Planes, Ships ... and Space Shuttles?

Virginia's largest employer is Huntington Ingalls, whose Newport News Shipbuilding division employs more than 20,000 people at its sprawling facilities along the James River.

The commonwealth also has a bustling food and beverage cluster in the Shenandoah Valley, with companies such as Nestl USA and MillerCoors operating there.

Economic development officials see promise in the commonwealth's aerospace cluster, with Rolls-Royce as an anchor and other notable companies including Northrop Grumman Corp., which moved its corporate headquarters from Los Angeles to Falls Church, Va., in late August.

The commonwealth also hopes clusters will emerge in two other areas -- offshore wind and commercial-space flight -- that could lead to more advanced-manufacturing activity.

"The curvature of our oceanfront allows some of the highest consistent wind speeds in the Atlantic over our shores," Povar says.

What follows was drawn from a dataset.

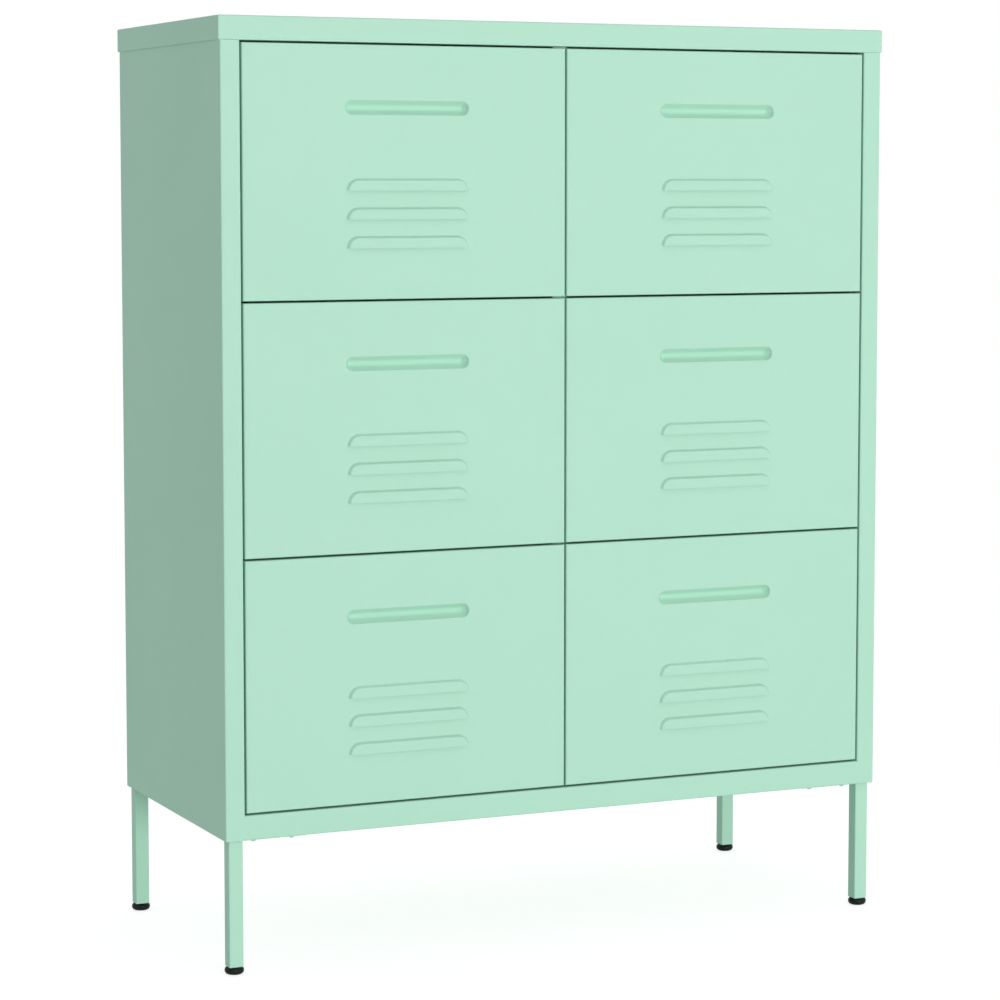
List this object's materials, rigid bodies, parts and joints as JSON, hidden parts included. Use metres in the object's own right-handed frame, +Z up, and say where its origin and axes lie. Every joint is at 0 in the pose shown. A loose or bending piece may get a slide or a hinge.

The commonwealth is working with a private firm to set up test turbines to validate that assertion, she adds.

Economic development officials hope the NASA Goddard Space Flight Center's Wallops Flight Facility on Virginia's eastern shore, and the area around the facility, could be a launching pad for commercial space-flight research and manufacturing.

A cluster in commodity manufacturing, however, is unlikely to emerge.

"We're never going to be the commodity manufacturing leader. We don't want to be," Povar says. "But we do want to be the advanced manufacturing leader ... and we intend to make sure that message is out there in the marketplace."